Глухие обрывки всех этих новостей долетали и до Прокофьева: из поступавших по ходу плавания газет и телеграфных сообщений он знал, что англичане вроде бы заняли Баку — на самом деле это были совместные операции посланного из Месопотамии корпуса генерал-майора Дунстервилля и вышедшей из подчинения Совнаркому флотилии Воскресенского.

Прокофьева, да и всех остальных русских американские пограничные службы решили проверить на предмет их политических симпатий — не большевики ли? — а также на предмет возможной связи с немецкой разведкой. Шла война, и, независимо от мнения отложившихся окраин, центральное русское правительство состояло в мире и дружбе с Германией.

Разумеется, на взгляд рядового офицера пограничной службы или морской контрразведки, Прокофьев был весьма подозрителен: портфель, полный бумаг и писем на чужом языке, да ещё каких-то расположенных вдоль линеек значков, выдаваемых за ноты собственного сочинения. Не шифрограммы ли?

Прокофьев же наслаждался ситуацией и с удовольствием фиксировал казавшиеся ему абсолютно нелепыми разговоры в своём дневнике.

ОФИЦЕР-ПОГРАНИЧНИК: Что это?

ПРОКОФЬЕВ: Ноты.

ПОГРАНИЧНИК: Вы сами их написали?

ПРОКОФЬЕВ: Сам, на пароходе.

ПОГРАНИЧНИК: А вы их можете сыграть?

ПРОКОФЬЕВ: Могу.

ПОГРАНИЧНИК: Сыграйте.

(Прокофьев играет наброски неоконченной скрипичной сонаты, на лице офицера кислое выражение.)

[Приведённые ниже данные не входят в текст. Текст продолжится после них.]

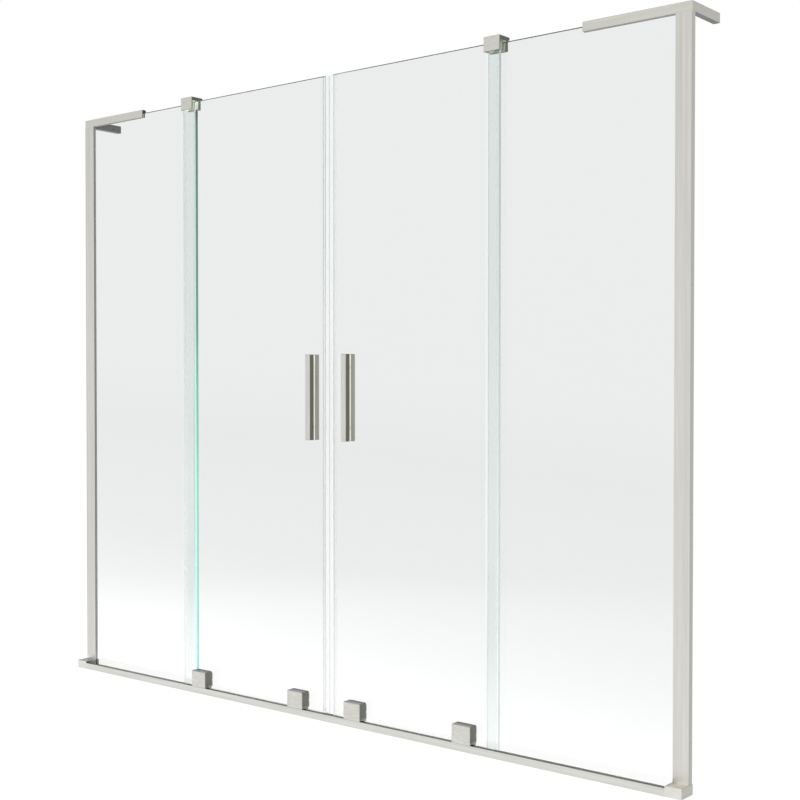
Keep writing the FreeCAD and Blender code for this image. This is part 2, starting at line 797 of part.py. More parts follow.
def bottom_wiper(overlap_x):
    """A U under the door glass, with a fin that clears the rail's base."""
    x0 = door_inner_x
    x1 = door_outer_x(overlap_x)
    front = door_glass_front - wiper_wall
    back = door_glass_back + wiper_wall
    web = door_glass_bottom - wiper_wall
    top = door_glass_bottom + wiper_flange
    fin_y = (door_glass_front + door_glass_back - wiper_fin_wall) / 2
    section = [
        (front, web),
        (fin_y, web),
        (fin_y, rail_base + wiper_floor_gap),
        (fin_y + wiper_fin_wall, rail_base + wiper_floor_gap),
        (fin_y + wiper_fin_wall, web),
        (back, web),
        (back, top),
        (door_glass_back, top),
        (door_glass_back, door_glass_bottom),
        (door_glass_front, door_glass_bottom),
        (door_glass_front, top),
        (front, top),
    ]
    outline = [FreeCAD.Vector(x0, y, z) for y, z in section]
    return extrusion(outline, X_AXIS * (x1 - x0))


def screen_side(overlap_x, shift):
    """The pieces of one half, as lists of solids drawn for the right-hand side."""
    carriages = carriage_places(overlap_x, shift)
    outer, inner = carriages
    return {
        "rail_end_cap": [rail_end_cap()],
        "wall_channel": [wall_channel()],
        "wall_profile": [wall_profile()],
        "corner_bracket": [corner_bracket()],
        "fixed_glass": [fixed_glass(overlap_x)],
        "top_guide_clip": [top_guide_clip(overlap_x)],
        "clip_guide_liner": [clip_guide_liner(overlap_x)],
        "glazing_gaskets": glazing_gaskets(),
        "bottom_gaskets": [bottom_gasket(overlap_x)],
        "bracket_pads": bracket_pads(),
        "clip_clamp_pads": clip_clamp_pads(overlap_x),
        "rail_stops": [rail_stop(overlap_x, shift)],
        "door_glass": [door_glass(overlap_x, shift)],
        "door_outer_carriage": [carriage(outer)],
        "door_inner_carriage": [carriage(inner)],
        "door_outer_roller": [roller(outer)],
        "door_inner_roller": [roller(inner)],
        "door_axles": [axle(x) for x in carriages],
        "door_guide_feet": [guide_foot(x) for x in carriages],
        "door_clamp_pads": [pad for x in carriages for pad in clamp_pads(x)],
        "door_clamp_plates": [clamp_plate(x) for x in carriages],
        "door_clamp_screws": [clamp_screw(x) for x in carriages],
        "door_handle_front_bar": [handle_front_bar()],
        "door_handle_rear_bar": [handle_rear_bar()],
        "door_handle_gaskets": handle_gaskets(),
        "door_handle_studs": handle_studs(),
        "door_magnetic_seal": [magnetic_seal()],
        "door_seal_magnet": [seal_magnet()],
        "door_edge_seal": [edge_seal(overlap_x)],
        "door_bottom_wiper": [bottom_wiper(overlap_x)],
    }


# Small like pieces of both halves share one part file
SHARED = ("glazing_gaskets", "bottom_gaskets", "bracket_pads", "clip_clamp_pads", "rail_stops")


def screen_parts():
    """Every piece of the screen by name."""
    right = screen_side(right_overlap_x, right_carriage_shift)
    left = {name: [solid.mirror(ORIGIN, X_AXIS) for solid in solids]
            for name, solids in screen_side(left_overlap_x, left_carriage_shift).items()}
    parts = {"bottom_rail": [bottom_rail()]}
    for name in right:
        if name in SHARED:
            parts[name] = left[name] + right[name]
        elif name.startswith("door_"):
            parts["left_" + name] = left[name]
            parts["right_" + name] = right[name]
        else:
            parts[name + "_left"] = left[name]
            parts[name + "_right"] = right[name]
    return parts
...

ПОГРАНИЧНИК: А вы Шопена можете сыграть?

ПРОКОФЬЕВ: Что вы хотите?

ПОГРАНИЧНИК: «Похоронный марш». (Прокофьев играет первые четыре такта.) Очень хорошо!

ПРОКОФЬЕВ: А вы знаете, на чью смерть он написан?

ПОГРАНИЧНИК: Нет.

ПРОКОФЬЕВ (с каменным лицом): На смерть собаки.

Завершилось это всё тем, что Прокофьева повезли было на тюремный остров Алькатрас — для дальнейших допросов («Ну и фрукт попался», — должно быть, думал про себя офицер); но потом новые допросы отменили.

Композитора помещают в иммиграционный отстойник на другом острове Энджел-Айленде, где на третий день возобновляются расспросы, совершенно необходимые по букве закона, но оттого не кажущиеся нашему герою менее абсурдными.